I use scotch bright pads with CLR bathroom cleaner. It removes the rust and most stains without taking hardly any material off the surface. I start off with medium and work my way to fine.
Which is fine for some things but not what this topic is about. What I'm talking about are techniques to go beyond the usual "good enough" to achieve a mirror finish.
 
Staining is sometimes microbial activity - particularly below vices when coolant is used
True...never occurred to be until just now to perhaps try some bleach on such stains... anyone else here tried that ? I suppose bleach on iron could cause it's own problems if not careful with the application and cleanup.
 
Do NOT use bleach on clean iron. It'll rust and keep rusting unless you keep it soaked to dripping in oil.
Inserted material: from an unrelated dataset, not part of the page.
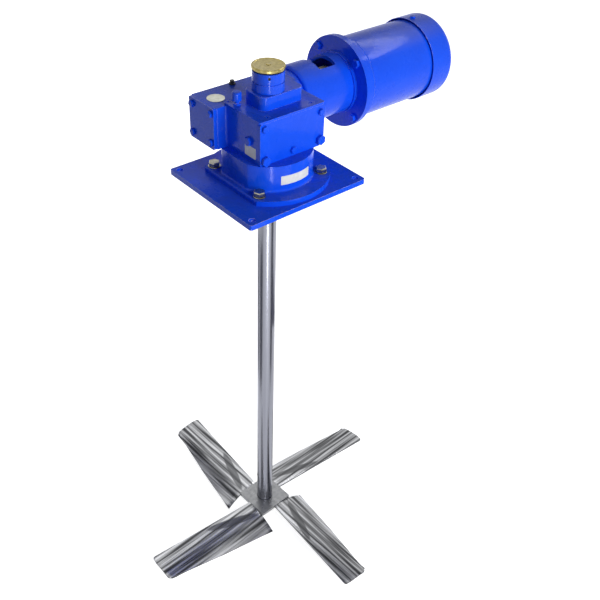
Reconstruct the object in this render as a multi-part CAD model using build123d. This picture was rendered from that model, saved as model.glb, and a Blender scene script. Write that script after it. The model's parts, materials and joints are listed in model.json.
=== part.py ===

As for the stain, yes, generally speaking it's rust- oxidation, anyway. And since the rust "grows" out of the base metal, any time it rusts and you remove it, you're removing metal.

The CLR option is actually useful, I've also seen people use "Lime Away". It, like Naval Jelly, removes the rust (the oxided metal) chemically, without requiring you to remove the whole surface down to the bottom of the pits. It won't be "mirror bright", and depending on the depth of the pitting, you may always still have a "shadow" of the stain, but it beats sanding a hollow in the middle of your table. :D

The CLR and LA though, need to be well-rinsed away. They're acids too, that can, in the right circumstances, cause rust themselves.

Doc.
 
Going to second Doc here, bleach is an oxidizing agent. That is the last thing you want to put on a steel surface. And I have had very good luck sanding things flat and smooth with WD-40, but not so much shiny. I find that polishing tends to go faster when the dust is starting to load up and giving a mild burnishing effect, but good luck keeping it flat.
 
My Bride help me clean one of the lathes I bought from the Government Surplus. The ways were stained very bad.
She removed the rust with Mr.Clean, The green kind and maroon Scotch-Brite .
I was totally surprised!!
Clean and bright.
You need something clean...have you bride to do it.!!